According to Ricardo DaSilva, New York Power Authority vice president of strategic operations, “our strategic vision is to provide better service to customers.”
“How can we do better asset management, anticipate issues, improve efficiency and productively?” DaSilva told Icons of Infrastructure.
Sensors are a key part of the answer.
He said his agency will go from monitoring 26,000 data points to monitoring an additional 90,000 through the addition of 1,000 sensors. Vendors who have assisted with the effort include GE, ABB and Siemens, he said.
“There are many utilities out there moving in this direction,” DaSilva said.
Indeed, the dominant investor-owned electric utility serving the state, Con Edison, is in a far-reaching effort to install 4.4 million smart meters in its service territory to gain greater visibility of its system down to its end customers. The effort started 1 ½ years ago and will be completed by 2023.
When done, it will provide “the ability to see more granular detail on how customers are using electricity,” said Matthew Ketschke, Con Edison senior vice president.
“…making smart and efficient operating decisions real time.” – Gil Quiniones
When it comes to the key elements of Con Edison’s electric grid – many assets in the crowded New York metropolitan area are underground – making sensor technology very valuable to stay on top of maintaining and operating unseen equipment, he said.
“We have 25,000 large network transformers, a dense, underground network, and we monitor every one,” Ketschke said.

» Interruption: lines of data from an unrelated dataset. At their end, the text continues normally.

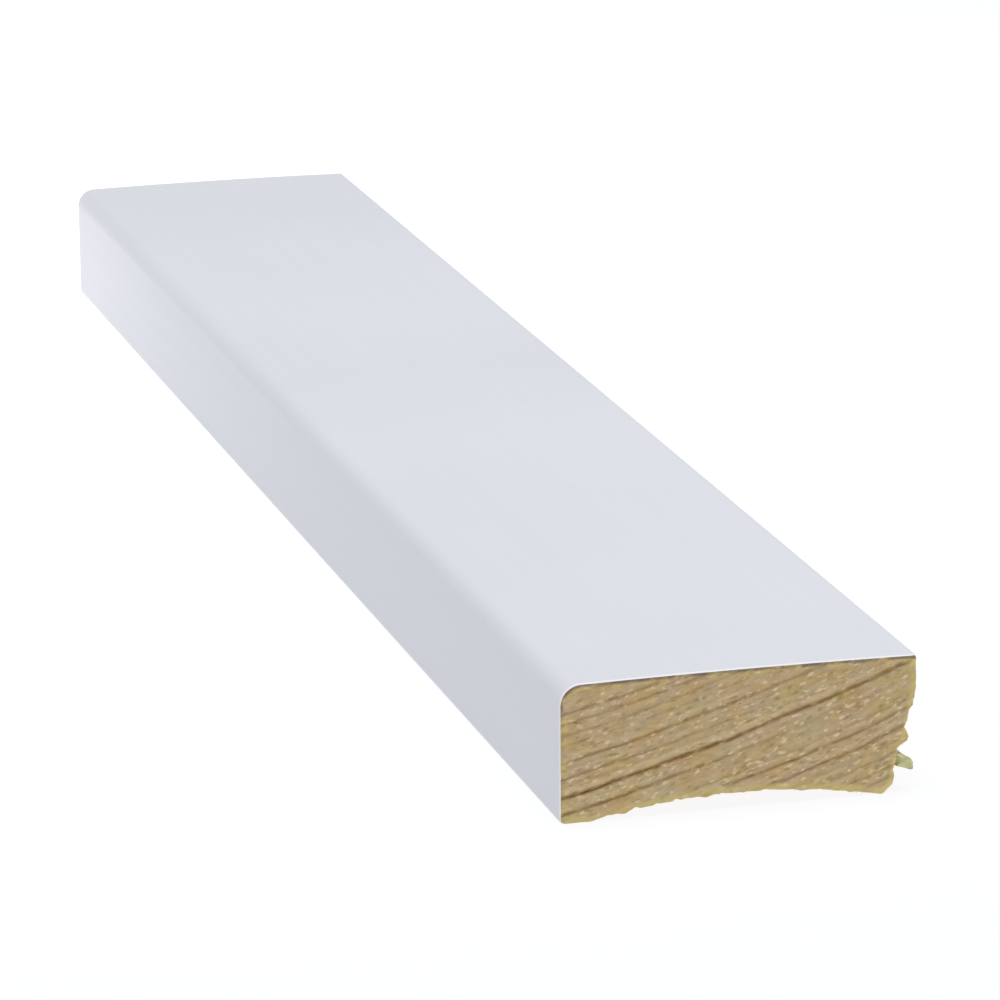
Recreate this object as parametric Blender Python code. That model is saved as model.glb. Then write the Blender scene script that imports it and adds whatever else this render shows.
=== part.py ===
# Skirting board offcut: solid pine, moulded to one section and sawn square at both ends.
# It lies on its back. X runs across the board from the painted edge to the raw floor edge,
# Y along it from the near sawn end to the far one, and Z up from its back to its face.
# The origin is at the middle of its footprint. Metres.

import math

import bmesh
import bpy
import numpy as np

MM = 0.001

# The board
LENGTH = 270 * MM
WIDTH = 42 * MM  # painted edge to floor edge
EDGE_THICKNESS = 16.2 * MM  # at the two long edges of the face
FACE_CROWN = 0.2 * MM  # the face stands this much higher along its middle
FACE_STEPS = 12

# The painted edge
ARRIS_RADIUS = 2.5 * MM  # between the face and the painted edge
ARRIS_STEPS = 10
EASED_CORNER = 0.4 * MM  # between the painted edge and the back

# The hollow back, a shallow trough between two lands
PAINTED_LAND = 3.2 * MM  # from the eased corner to the hollow
FLOOR_LAND = 0.6 * MM  # from the hollow to the chamfer
HOLLOW_DEPTH = 1.8 * MM
HOLLOW_STEPS = 24

# The raw floor edge: upright under the face, then rounding into a back-bevel
FACE_BREAK = 0.25 * MM  # takes the sharpness off the corner with the face
FLOOR_UPRIGHT = 3.0 * MM
FLOOR_BLEND_RADIUS = 20 * MM
FLOOR_BEVEL_ANGLE = math.radians(16)
FLOOR_CHAMFER = 1.1 * MM  # off the corner of bevel and back
BLEND_STEPS = 6

# What the saw tore out of the floor edge at the near end, from its foot upwards
TEAR_LENGTH = 12 * MM  # it fades out this far along the board
TEAR_STEPS = 6
TEAR_RAMP = 0.25 * MM  # height over which a torn step goes in or out
TEAR_FOOT = 1.9 * MM  # above the back
BED_HEIGHT = 1.7 * MM  # the bared wood below the splinter
BED_DEPTH = 0.25 * MM
SPLINTER_THICKNESS = 1.1 * MM
SPLINTER_REACH = 2.0 * MM
SPLINTER_DROOP = math.radians(22)
NOTCH_HEIGHT = 1.2 * MM
NOTCH_DEPTH = 0.6 * MM
NUB_HEIGHT = 1.3 * MM  # left whole between the notch and the chip
CHIP_HEIGHT = 2.5 * MM
CHIP_DEPTH = 0.4 * MM

WHITE_PAINT = (0.82, 0.83, 0.86, 1.0)
PAINT_ROUGHNESS = 0.45


def painted_corner():
    """The eased corner between the painted edge and the back, down and then inwards."""
    turn = np.linspace(math.pi, 1.5 * math.pi, 4)
    return EASED_CORNER * np.stack([1 + np.cos(turn), 1 + np.sin(turn)], 1)


def edge_x(height):
    """How far across the untorn floor edge is at a height: an upright, an arc that leaves it
    at a tangent, and a straight bevel that leaves the arc at a tangent."""
    upright_foot = EDGE_THICKNESS - FLOOR_UPRIGHT
    below = np.maximum(upright_foot - np.asarray(height, float), 0)
    bend = np.minimum(below, FLOOR_BLEND_RADIUS * math.sin(FLOOR_BEVEL_ANGLE))
    arc = FLOOR_BLEND_RADIUS - np.sqrt(FLOOR_BLEND_RADIUS**2 - bend**2)
    return WIDTH - arc - (below - bend) * math.tan(FLOOR_BEVEL_ANGLE)


def tear_marks():
    """Heights up the floor edge, and how far the torn edge stands in from the untorn one."""
    root = TEAR_FOOT + BED_HEIGHT
    notch = root + SPLINTER_THICKNESS
    nub = notch + NOTCH_HEIGHT
    chip = nub + NUB_HEIGHT
    chip_top = chip + CHIP_HEIGHT
    return np.array([
        (TEAR_FOOT, 0),
        (TEAR_FOOT + TEAR_RAMP, BED_DEPTH),
        (root, BED_DEPTH),
        (notch, NOTCH_DEPTH),
        (nub - TEAR_RAMP, NOTCH_DEPTH),
        (nub, 0),
        (chip, 0),
        (chip + TEAR_RAMP, CHIP_DEPTH),
        (chip_top - TEAR_RAMP, CHIP_DEPTH),
        (chip_top, 0),
    ])


def splinter(roots, torn):
    """The two tip corners of the splinter, which at no tear lie on the edge between its roots."""
    low, high = roots
    along = np.array([math.cos(SPLINTER_DROOP), -math.sin(SPLINTER_DROOP)])
    across = np.array([along[1], -along[0]])
    tip = high + SPLINTER_REACH * along
    out = np.stack([tip + SPLINTER_THICKNESS * across, tip])
    flat = np.stack([low + (high - low) / 3, high - (high - low) / 3])
    return flat + torn * (out - flat)


def floor_edge(torn):
    """The floor edge from the back up to the face, torn by a share from 0 to 1."""
    marks = tear_marks()
    upright_foot = EDGE_THICKNESS - FLOOR_UPRIGHT
    blend_foot = upright_foot - FLOOR_BLEND_RADIUS * math.sin(FLOOR_BEVEL_ANGLE)
    blend = np.linspace(blend_foot, upright_foot, BLEND_STEPS + 1)
    near_mark = np.abs(blend[:, None] - marks[:, 0]).min(1) < TEAR_RAMP / 2
    heights = np.sort(np.concatenate([
        [FLOOR_CHAMFER, EDGE_THICKNESS - FACE_BREAK],
        marks[:, 0],
        blend[~near_mark],
    ]))
    inset = torn * np.interp(heights, marks[:, 0], marks[:, 1])
    edge = np.stack([edge_x(heights) - inset, heights], 1)
    high = np.searchsorted(heights, TEAR_FOOT + BED_HEIGHT) + 1
    tips = splinter(edge[high - 1:high + 1], torn)
    foot = (edge_x(FLOOR_CHAMFER) - FLOOR_CHAMFER, 0)
    shoulder = (WIDTH - FACE_BREAK, EDGE_THICKNESS)
    return np.concatenate([[foot], edge[:high], tips, edge[high:], [shoulder]])


def hollow(floor_side):
    """The trough in the back, an arc of a circle from the painted land to the floor land."""
    half = (floor_side - FLOOR_LAND - EASED_CORNER - PAINTED_LAND) / 2
    radius = (half**2 + HOLLOW_DEPTH**2) / (2 * HOLLOW_DEPTH)
    across = np.linspace(-half, half, HOLLOW_STEPS + 1)
    rise = np.sqrt(radius**2 - across**2) - math.sqrt(radius**2 - half**2)
    return np.stack([EASED_CORNER + PAINTED_LAND + half + across, rise], 1)


def face_height(across):
    """The crowned face, a flat parabola across the width."""
    return EDGE_THICKNESS + FACE_CROWN * (1 - (2 * across / WIDTH - 1)**2)


def face():
    """The face from the floor edge back to the painted edge, with its rounded arris."""
    across = np.linspace(WIDTH - FACE_BREAK, ARRIS_RADIUS, FACE_STEPS + 1)[1:]
    top = np.stack([across, face_height(across)], 1)
    turn = np.linspace(math.pi / 2, math.pi, ARRIS_STEPS + 1)[1:]
    centre = np.array([ARRIS_RADIUS, face_height(ARRIS_RADIUS) - ARRIS_RADIUS])
    arris = centre + ARRIS_RADIUS * np.stack([np.cos(turn), np.sin(turn)], 1)
    return np.concatenate([top, arris])


def section(torn):
    """The whole outline, anticlockwise as seen from the near end: back, floor edge, face."""
    edge = floor_edge(torn)
    return np.concatenate([painted_corner(), hollow(edge[0, 0]), edge, face()])


def stations():
    """Places along the board where its section is drawn, and how torn the edge is there.
    The tear stays deep at first and then runs out, as a parabola."""
    share = np.linspace(0, 1, TEAR_STEPS + 1)
    along = np.append(TEAR_LENGTH * share, LENGTH) - LENGTH / 2
    return along, np.append(1 - share**2, 0)


def pine_and_paint():
    material = bpy.data.materials.new("white_painted_pine")
    material.use_nodes = True
    shader = material.node_tree.nodes["Principled BSDF"]
    shader.inputs["Base Color"].default_value = WHITE_PAINT
    shader.inputs["Roughness"].default_value = PAINT_ROUGHNESS
    shader.inputs["Metallic"].default_value = 0.0
    return material


def skirting_board():
    """The board, lofted through its sections and closed by the two sawn ends."""
    bm = bmesh.new()
    rings = []
    for along, torn in zip(*stations()):
        outline = section(torn)
        rings.append([bm.verts.new((x - WIDTH / 2, along, z)) for x, z in outline])
    for ring, following in zip(rings, rings[1:]):
        for i in range(len(ring)):
            bm.faces.new((ring[i - 1], ring[i], following[i], following[i - 1]))
    bm.faces.new(rings[0])
    bm.faces.new(reversed(rings[-1]))
    bmesh.ops.recalc_face_normals(bm, faces=bm.faces)
    mesh = bpy.data.meshes.new("skirting_board")
    bm.to_mesh(mesh)
    bm.free()
    mesh.materials.append(pine_and_paint())
    mesh.shade_smooth()
    mesh.set_sharp_from_angle(angle=math.radians(20))
    board = bpy.data.objects.new("skirting_board", mesh)
    bpy.context.collection.objects.link(board)


def main():
    for thing in list(bpy.data.objects):
        bpy.data.objects.remove(thing, do_unlink=True)
    skirting_board()


main()
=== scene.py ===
"""Finishes for a short length of white-painted pine skirting board, and its studio."""

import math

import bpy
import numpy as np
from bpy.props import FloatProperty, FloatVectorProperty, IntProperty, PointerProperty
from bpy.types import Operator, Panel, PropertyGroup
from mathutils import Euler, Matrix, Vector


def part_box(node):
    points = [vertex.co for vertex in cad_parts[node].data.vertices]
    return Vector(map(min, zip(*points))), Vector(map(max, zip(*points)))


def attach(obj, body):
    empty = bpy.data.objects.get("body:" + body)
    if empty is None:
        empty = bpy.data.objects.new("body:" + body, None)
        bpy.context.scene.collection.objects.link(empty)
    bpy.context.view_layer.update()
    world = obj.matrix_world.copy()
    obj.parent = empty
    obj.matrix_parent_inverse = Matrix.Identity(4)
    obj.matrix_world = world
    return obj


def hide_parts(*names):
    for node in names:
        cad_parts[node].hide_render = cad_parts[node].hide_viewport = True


bl_info = {
    "name": "Skirting Board Finish",
    "version": (1, 0, 0),
    "blender": (4, 5, 0),
    "location": "3D View > Sidebar > Skirting Board",
    "description": "Paint, sawn ends, planed wood and torn fibres for a skirting board",
    "category": "Object",
}

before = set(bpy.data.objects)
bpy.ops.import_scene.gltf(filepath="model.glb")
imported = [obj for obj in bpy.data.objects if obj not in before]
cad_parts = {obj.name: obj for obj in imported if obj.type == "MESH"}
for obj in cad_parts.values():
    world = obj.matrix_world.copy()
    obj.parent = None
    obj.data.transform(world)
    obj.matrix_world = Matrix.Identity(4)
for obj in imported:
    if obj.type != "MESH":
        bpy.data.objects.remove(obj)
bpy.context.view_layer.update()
LOW, HIGH = (np.array(corner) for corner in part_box("skirting_board"))
WIDTH, LENGTH, THICKNESS = HIGH - LOW
MM = 0.001

# The middle of the floor's extra glow, and how far from it the glow falls to about a third
FAR_GLOW_PLACE = (-0.05, 0.16, 0)
FAR_GLOW_FALL = 0.083

# The flat map that the skin carries, in shares of its width. The sides are unrolled on its
# lower part, and each sawn end stands on a shelf of its own above them.
MAP_MARGIN = 0.002
SIDES_HEIGHT = 0.565
END_SHELVES = (0.574, 0.788)
END_SCALE = 12.6  # map widths to a metre

# The pith at the near end, across from the painted edge and above the back, and the boldest
# growth ring's radius round it, in millimetres
PITH = (-67.4, 294.1)
BOLD_RADIUS = 298.76

# Growth rings, each as its distance in millimetres outwards from the boldest one, how dark its
# latewood is, half the width of its line in millimetres, and the share of its darkness that is
# left at the floor edge
RINGS = (
    (-12.4, 0.24, 0.28, 1.0), (-11.2, 0.26, 0.28, 1.0), (-9.3, 0.44, 0.32, 1.0),
    (-8.15, 0.40, 0.30, 1.0), (-6.85, 0.30, 0.28, 1.0), (-5.75, 0.20, 0.25, 1.0),
    (-3.72, 0.62, 0.34, 0.70), (-2.9, 0.14, 0.25, 0.6), (-1.94, 0.54, 0.32, 0.0),
    (-1.1, 0.14, 0.25, 0.8), (0.14, 1.00, 0.46, 0.78), (1.1, 0.12, 0.25, 0.5),
    (1.98, 0.78, 0.36, 0.08), (4.35, 0.22, 0.28, 1.0), (5.42, 0.62, 0.34, 0.95),
    (7.25, 0.66, 0.36, 0.95), (8.6, 0.14, 0.28, 1.0), (9.7, 0.24, 0.30, 1.0),
    (11.0, 0.38, 0.32, 1.0), (12.3, 0.40, 0.32, 1.0), (13.9, 0.34, 0.32, 1.0),
)
FADE_SWEEP = (67.0, 110.0)  # where round the pith the fading starts and ends, in millimetres
NO_RING = (99.0, 0.0, 1.0, 1.0)

# Material slots of the board's skin
PAINTED, SAWN, PLANED = range(3)

# The torn floor edge at the near end: height above the back, and how far the wood is torn in,
# in millimetres. A negative depth stands proud.
TORN_EDGE = (
    (1.2, 0.0), (1.9, 0.14), (2.3, 0.28), (2.8, 0.46), (4.6, 0.52), (4.85, 0.58), (5.15, 0.76),
    (5.45, 0.60), (5.65, 0.40), (5.82, 0.14), (5.98, -0.14), (6.2, -0.22), (6.6, -0.20),
    (7.0, 0.02), (7.25, 0.25), (7.6, 0.46), (8.0, 0.54), (8.5, 0.48), (9.1, 0.48), (9.5, 0.46),
    (9.85, 0.34), (10.2, 0.20), (10.5, 0.12), (11.4, 0.09), (12.6, 0.0),
)

# Nicks in the back's border at the near end: distance from the painted edge, depth and half
# width, in millimetres. A negative depth is fuzz that hangs below the border.
NICKS = (
    (3.3, -0.06, 0.5), (5.6, 0.12, 0.6), (7.4, -0.24, 0.9), (8.9, 0.22, 0.6), (11.3, 0.10, 0.5),
    (13.6, 0.20, 0.6), (17.1, -0.20, 1.0), (19.0, 0.08, 0.4), (21.6, -0.10, 0.3),
    (24.1, 0.14, 0.6), (28.4, -0.16, 0.9), (30.6, 0.08, 0.5), (34.2, -0.10, 0.5),
)


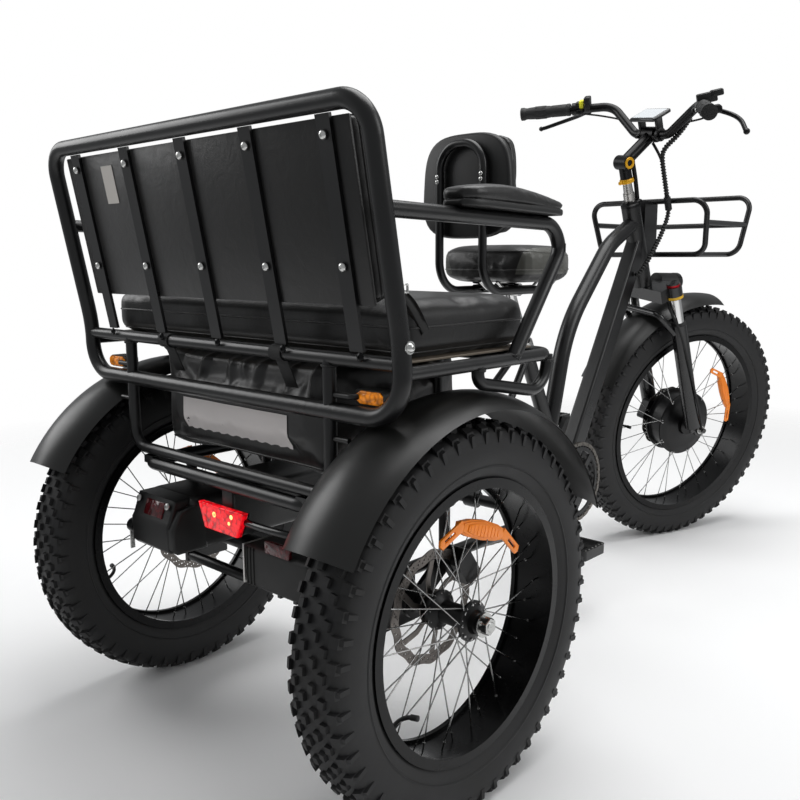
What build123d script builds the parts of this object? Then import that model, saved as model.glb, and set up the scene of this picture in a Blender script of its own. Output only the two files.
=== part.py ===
from build123d import *
import os
from math import asin, atan2, cos, degrees, hypot, pi, radians, sin, sqrt, tan

# Fat-tyre electric tricycle with a two-seat rear bench, in millimetres.
# X is to the rider's right, Y forward, Z up; the floor is z = 0.
# Lengths along Y are measured from the rear axle until the parts are written out.

# Stance
track_width = 703.0
wheelbase = 1428.0
head_rake_deg = 22.0
parked_steer_deg = -20.6

# Rear wheels, 20 inch, and front wheel, 24 inch
rear_tyre_radius = 291.0
front_tyre_radius = 340.0
rear_tyre_height = 82.0
front_tyre_height = 80.5
tyre_half_width = 48.4
tyre_wall = 7.0
tyre_cells = 36
tread_lane_half_width = 26.0
tread_lane_drop = 2.85
tread_shoulder_half_width = 44.0
tread_shoulder_drop = 9.5
lug_height = 4.5
rear_rim_radius = rear_tyre_radius - rear_tyre_height
front_rim_radius = front_tyre_radius - front_tyre_height
rim_half_width = 40.0
rim_wall = 3.0
rim_flange_height = 6.0
rim_depth = 14.5
rim_shoulder = 7.0

fender_gap = 40.0
fender_crown_z = 2 * rear_tyre_radius + fender_gap

# Hubs, axles and rotors
axle_radius = 7.0
hub_barrel_radius = 16.0
hub_nose_radius = 12.8
hub_flange_radius = 30.0
hub_flange_thickness = 4.0
hub_flange_offset = 30.0
hub_stub_length = 18.0
spoke_radius = 1.2
spoke_count = 36
spoke_cross_deg = 38.0
spoke_gap = 0.6
rotor_radius = 90.0
rotor_ring_width = 17.0
rotor_thickness = 2.2
rotor_offset = 46.0
front_rotor_offset = 47.0
motor_radius = 84.0
motor_half_width = 31.0
motor_flange_radius = 92.0
motor_flange_thickness = 4.0

# Fork, measured along and square to the steering axis from the top of the head tube
head_top_z = 934.0
head_tube_radius = 24.0
headset_gap = 1.0
steerer_radius = 14.0
running_clearance = 0.05
fork_offset = 50.0
leg_offset = 30.0
leg_spacing = 82.0
crown_drop = 235.0
crown_thickness = 34.0
stanchion_radius = 15.0
lower_leg_radius = 21.0
stanchion_shown = 76.0
cap_radius = 17.0
cap_height = 9.0
dropout_thickness = 9.0
dropout_radius = 19.0
front_axle_reach = 104.0
brace_radius = 9.0
brace_rise = 30.0
arch_share = 0.8
lamp_drop = 226.0
headlamp_radius = 24.0
headlamp_length = 76.0

# Stem, handlebar and controls, on the steering axis frame
quill_radius = 11.0
collar_height = 70.0
stem_radius = 15.0
stem_pivot_height = 113.0
stem_pivot_radius = 18.0
stem_pivot_half_width = 20.0
bar_forward = 99.5
bar_height = 153.0
bar_radius = 11.1
bar_flat_half = 58.0
bar_rise_out = 150.0
bar_rise_forward = 118.0
bar_rise_height = 220.0
bar_end_out = 333.0
bar_end_forward = -38.0
bar_end_height = 247.0
bar_low_bend = 38.0
bar_high_bend = 55.0
bar_clamp_radius = 19.0
bar_clamp_half_width = 20.0
grip_length = 130.0
grip_radius = 16.5
grip_fit = 0.3
lever_clamp_radius = 16.0
lever_clamp_width = 16.0
lever_thickness = 9.0
display_width = 84.0
display_depth = 60.0
display_thickness = 14.0
display_tilt_deg = 13.0
display_rise = 46.0

# Frame tubes
top_tube_radius = 19.5
down_tube_width = 38.0
down_tube_depth = 48.0
seat_tube_radius = 17.0
bottom_bracket_y = 842.0
bottom_bracket_z = 273.0
bottom_bracket_radius = 21.0
bottom_bracket_half_width = 36.0
seat_clamp_y = 606.0
seat_clamp_z = 738.0
seat_tube_top_share = 0.746
top_tube_foot_share = 0.27
spine_radius = 19.0
top_tube_start_drop = 44.0
top_tube_crest_y = 1030.0
top_tube_crest_z = 835.0
top_tube_knee_y = 842.0
top_tube_knee_z = 640.0
top_tube_crest_bend = 190.0
top_tube_knee_bend = 330.0
down_tube_start_share = 0.47
stay_radius = 8.0
stay_top_x = 14.0
stay_foot_x = 70.0
stay_eye_radius = 17.0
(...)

In addition, the utility has moved toward real time monitoring of every circuit, he said.
Ever since devastating Hurricane Sandy, Con Edison like other utilities in the Northeast has hardened its assets. Stronger poles have been erected, strong wires have been unfurled. And new sensor technology is being deployed.
The end result, Ketschke said, in a period of increased storm virulence and outbreaks, the grid will be able to be ever more robust and resilient.
Many more lights that have gone out in past weather disasters will stay on when future devasting weather hits, he said.